Answer: Rebbe Akiva Aiger on the Shulchan Aruch says tefillin is an obligatory mitzvah in all circumstances except for its few exemptions on different parts of the year but mezuzah is only obligatory if you have a house with doorposts so it is possible a person might never need to fulfill that mitzvah just like tzitzis, therefore it is more important to buy tefillin then mezuzah even if currently you do have a house which is obligated in mezuzah.

Torah Riddles Test #4

Question: Why isn’t it a problem to put tzitzis onto a garment which has shaatnez and then take out the shaatnez?


A. The problem is that there is a rule that one can only put tzitzis on a garment which already requires tzitzis. For example if a garment has rounded corners which are not obligated in tzitzis and he tied tzitzis on each round corner and then cut the corner so it would be square which now makes the garment obligated in tzitzis, he must now untie the tzitzis and retie them to be allowed to wear the garment.

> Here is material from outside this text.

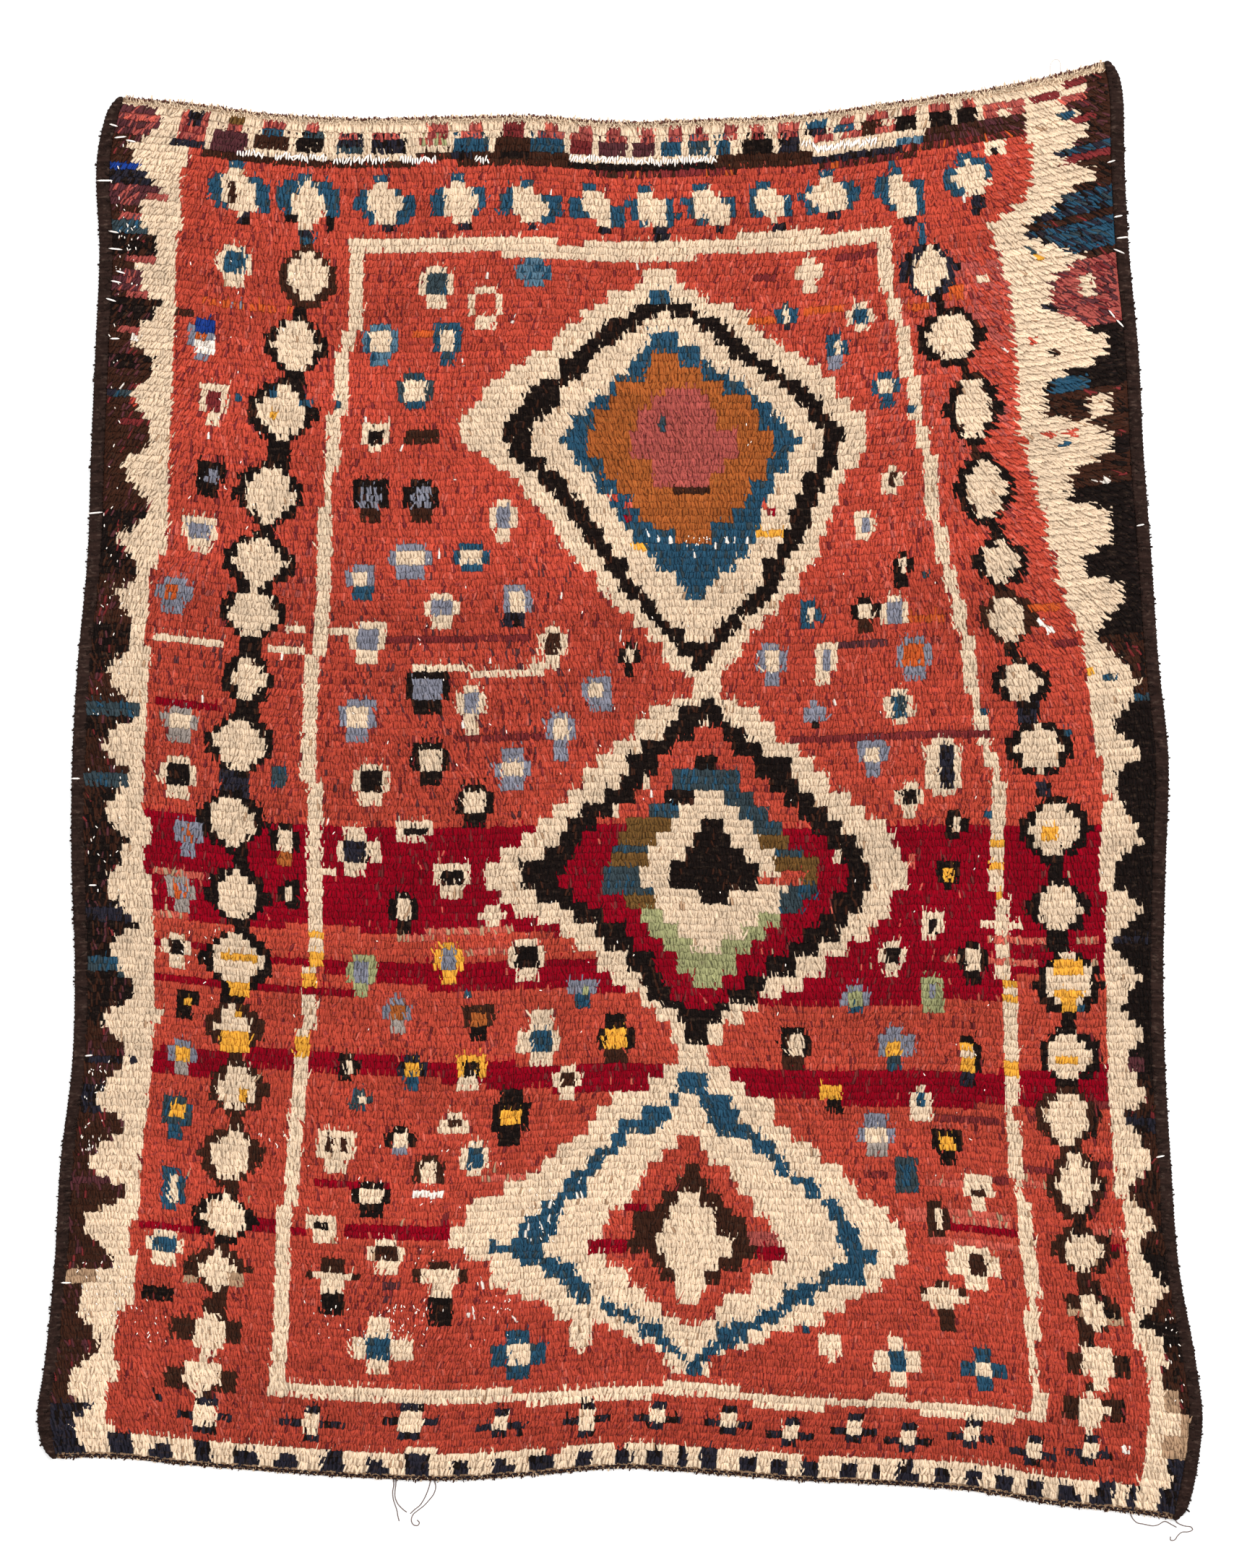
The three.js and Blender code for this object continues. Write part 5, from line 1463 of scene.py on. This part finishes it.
def strand_pieces(s, slot, names, lengths):
    """One slot's strands as pieces, cut into lengths down the rug"""
    chosen = is_yarn(s.yarn, *names)
    cuts = np.quantile(s.row[chosen], np.arange(lengths + 1) / lengths)
    for part in range(lengths):
        here = chosen & (s.row >= cuts[part]) & ((s.row < cuts[part + 1]) | (part == lengths - 1))
        dye_number = np.array([names.index(YARNS[k]) for k in s.yarn[here]]) + 0.5
        name = f"pile_{slot[5:]}" + (f"_{part + 1}" if lengths > 1 else "")
        piece = strand_mesh(
            name, s.root[here], s.direction[here], s.reach[here], s.width[here], s.height[here],
            s.foot[here], dye_number / len(names), s.shade[here])
        yield dress(piece, pile_material(slot, names), slot)


class RUG_OT_pile(Operator):
    """Knots the pile from the chart, each slot of yarns in its own pieces"""

    bl_idname = "rug.pile"
    bl_label = "Pile"

    def execute(self, context):
        rng = np.random.default_rng(11)
        strands = knot_strands(rng)
        lean_strands(strands, rng)
        shade_strands(strands, rng)
        pieces = []
        for slot, (names, lengths, _) in WOOLS.items():
            pieces += strand_pieces(strands, slot, names, lengths)
        outline = outline_points() * MM
        polygon_area(outline)
        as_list(pieces)
        return {"FINISHED"}


def outline_points():
    """The outline of the knotted part, once round, in millimetres"""
    share = np.linspace(0, 1, 80)
    zero, one = np.zeros(80), np.ones(80)
    sides = (plan(share, zero), plan(one, share), plan(share[::-1], one), plan(zero, share[::-1]))
    return np.concatenate([np.stack(side, 1) for side in sides])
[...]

B. The main problem is that you can’t perform a mitzvah through doing a sin.

C. The prohibition of meat and milk has to do with a mixture this is the same prohibition of shaatnez, a mixture of wool and linen.

Answer: The issue of shaatnez and tzitzis do not cross paths for the prohibition of shaatnez is in the mixture whereas the mitzvah of tzitzis could be performed within the measurement of wool by itself, assuming most of the garment is wool and there are just a few strands of linen mixed in.